# What to work on
Reproduce the listing below without any change.

== Given data

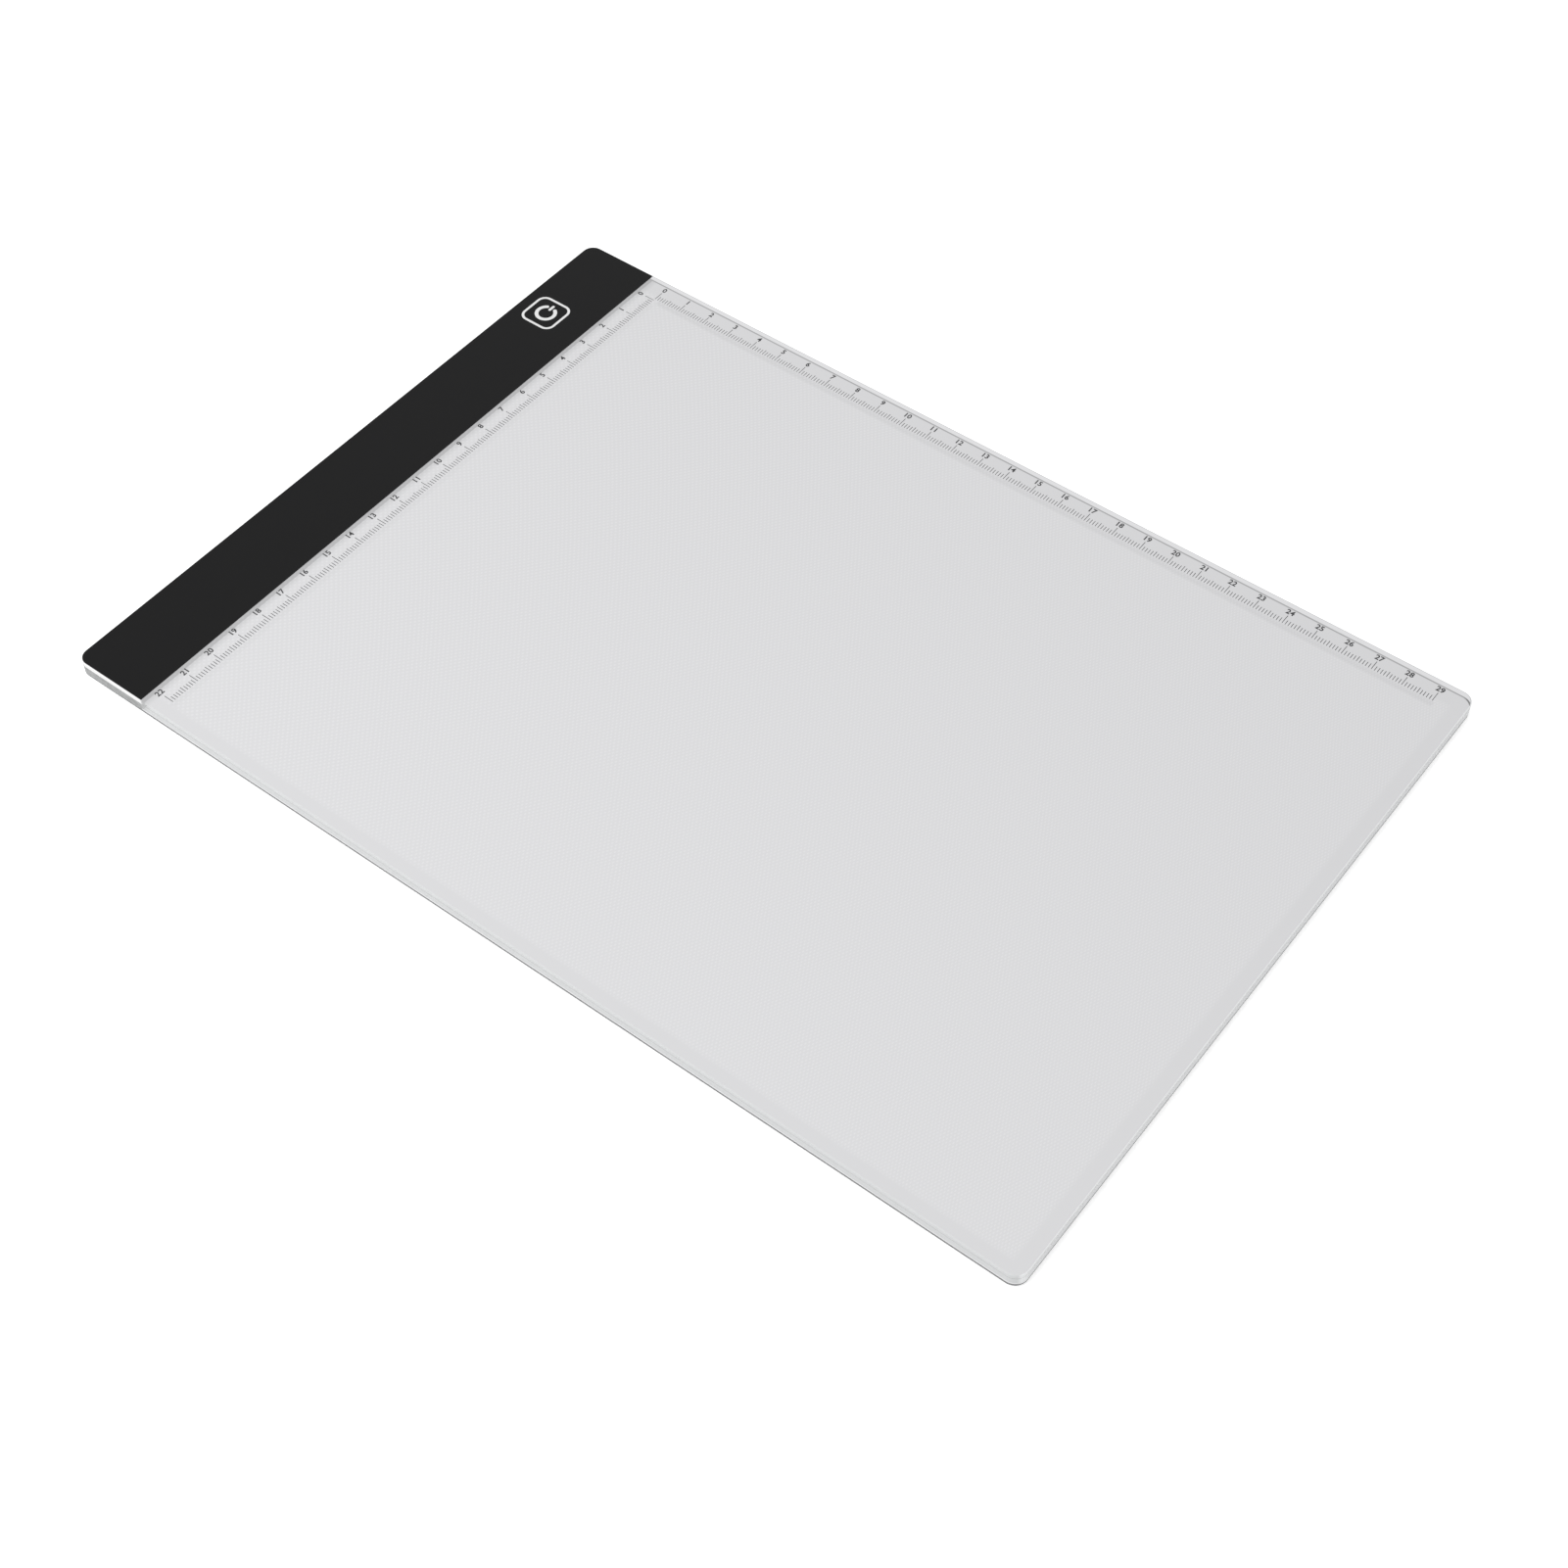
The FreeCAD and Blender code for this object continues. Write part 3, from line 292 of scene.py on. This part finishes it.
def grained(tree, colour, roughness, grain, depth, variation, stretch=(1, 1, 1), **more):
    """A shader whose colour, roughness and height follow a fine grain and broad, faint blotches.

    The grain's size and depth are in millimetres. More inputs have underscores for spaces.
    """
    where = place(tree)
    fine = noise(tree, where, grain * MM, stretch=stretch)
    broad = noise(tree, where, BLOTCH_SHARE * grain * MM, BROAD_DETAIL, stretch)
    tone = maths(tree, "ADD", maths(tree, "MULTIPLY", fine, 0.5), maths(tree, "MULTIPLY", broad, 0.5))
    smoothest = roughness * (1 - ROUGHNESS_VARIATION)
    roughest = min(1.0, roughness * (1 + ROUGHNESS_VARIATION))
    inputs = {
        "Base Color": blend_colour(tree, tone, rgba(colour, 1 - variation), rgba(colour, 1 + variation)),
        "Roughness": spread(tree, fine, smoothest, roughest),
        "Normal": bump(tree, fine, depth * MM),
    }
    inputs.update({key.replace("_", " "): value for key, value in more.items()})
    return principled(tree, inputs)


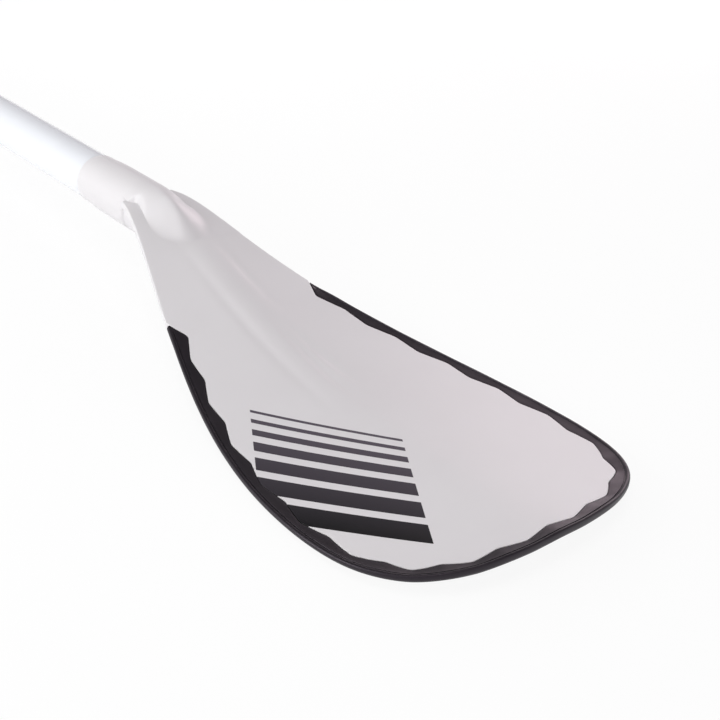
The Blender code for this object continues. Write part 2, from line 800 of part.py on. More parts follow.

====

# Exercise answer
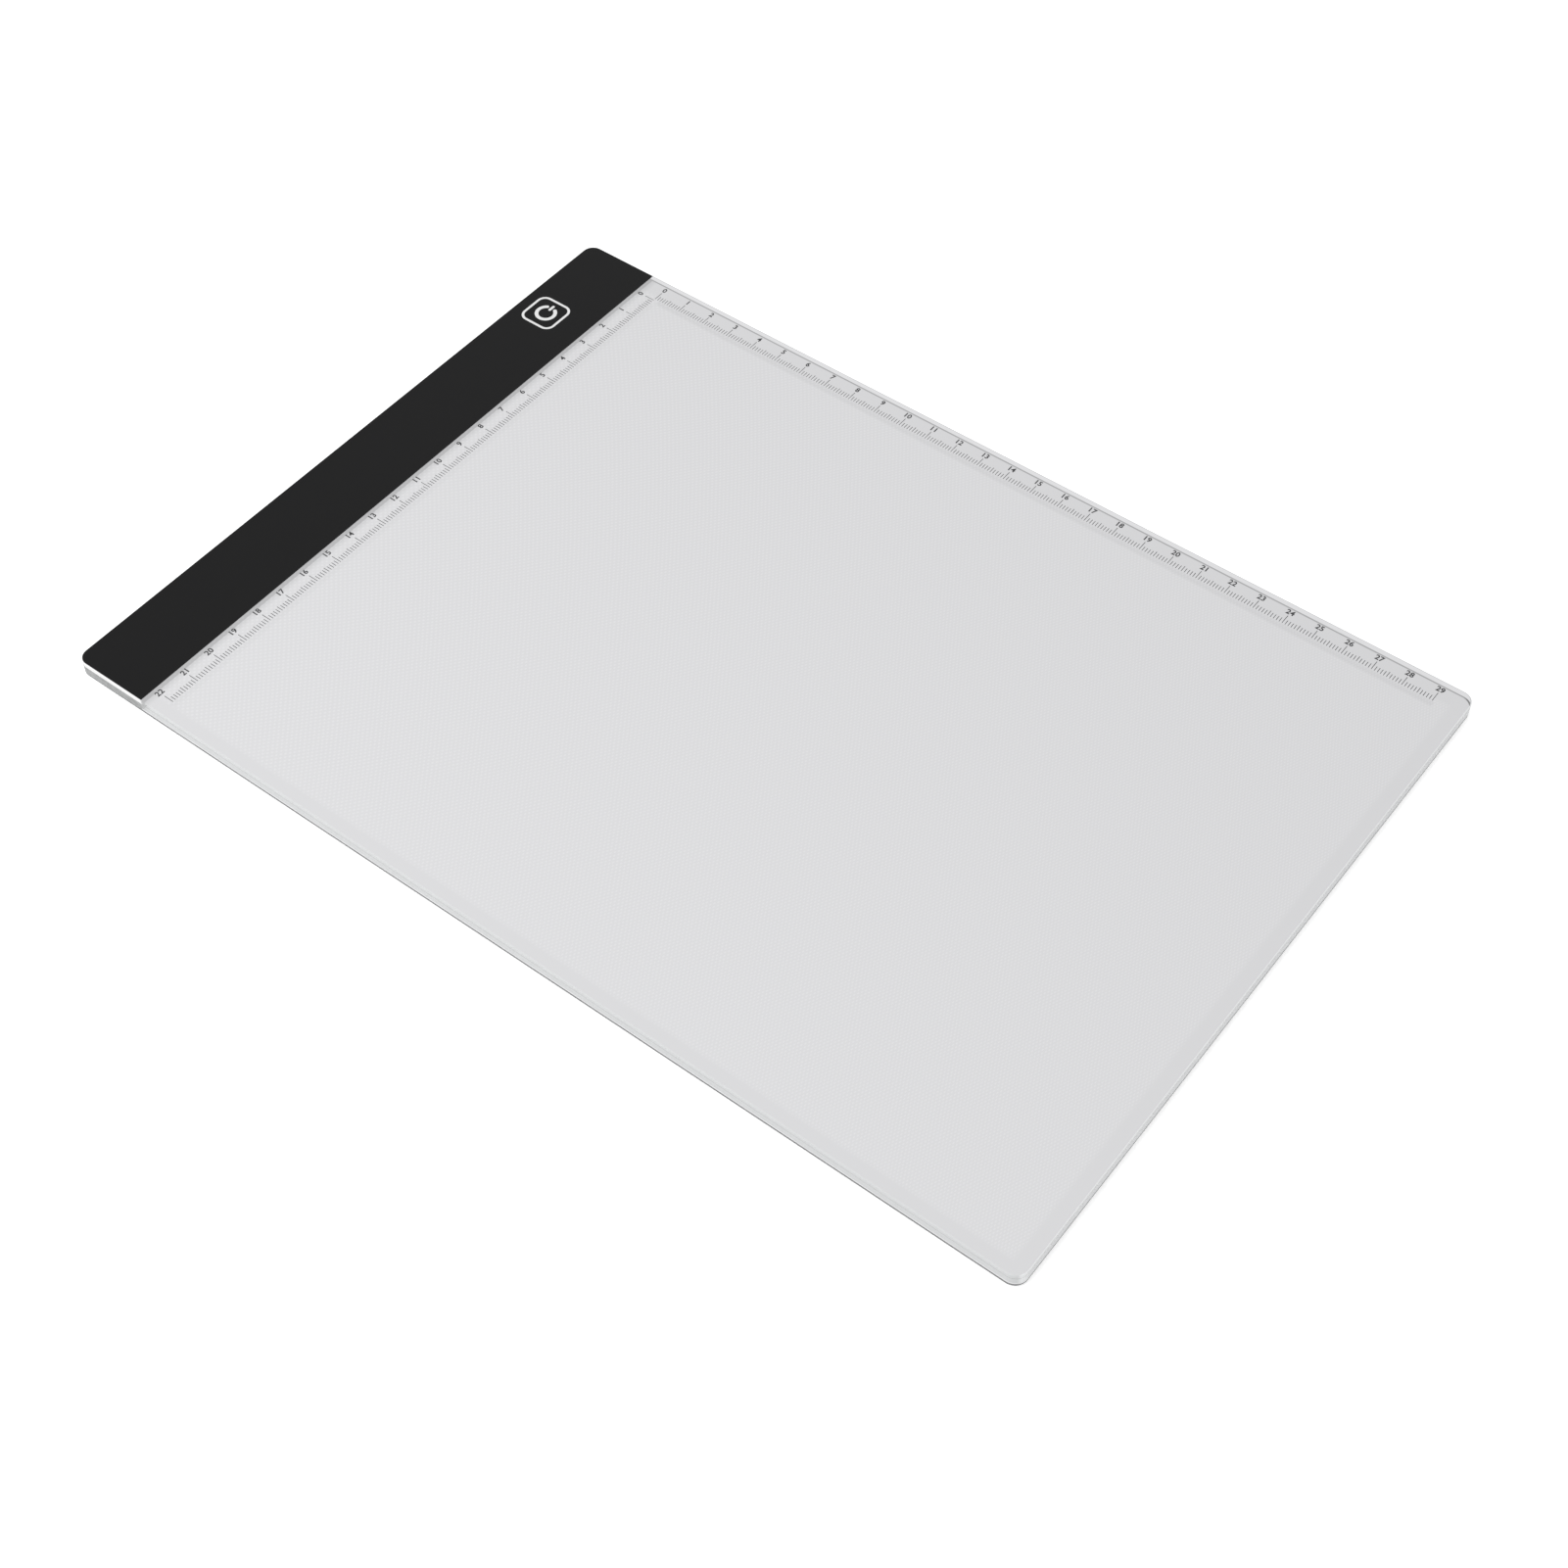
The FreeCAD and Blender code for this object continues. Write part 3, from line 292 of scene.py on. This part finishes it.
def grained(tree, colour, roughness, grain, depth, variation, stretch=(1, 1, 1), **more):
    """A shader whose colour, roughness and height follow a fine grain and broad, faint blotches.

    The grain's size and depth are in millimetres. More inputs have underscores for spaces.
    """
    where = place(tree)
    fine = noise(tree, where, grain * MM, stretch=stretch)
    broad = noise(tree, where, BLOTCH_SHARE * grain * MM, BROAD_DETAIL, stretch)
    tone = maths(tree, "ADD", maths(tree, "MULTIPLY", fine, 0.5), maths(tree, "MULTIPLY", broad, 0.5))
    smoothest = roughness * (1 - ROUGHNESS_VARIATION)
    roughest = min(1.0, roughness * (1 + ROUGHNESS_VARIATION))
    inputs = {
        "Base Color": blend_colour(tree, tone, rgba(colour, 1 - variation), rgba(colour, 1 + variation)),
        "Roughness": spread(tree, fine, smoothest, roughest),
        "Normal": bump(tree, fine, depth * MM),
    }
    inputs.update({key.replace("_", " "): value for key, value in more.items()})
    return principled(tree, inputs)


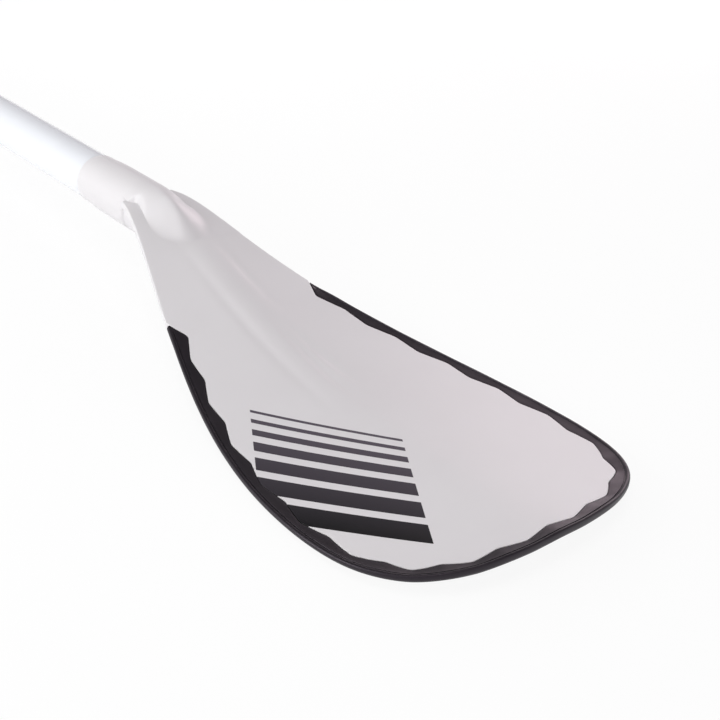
The Blender code for this object continues. Write part 2, from line 800 of part.py on. More parts follow.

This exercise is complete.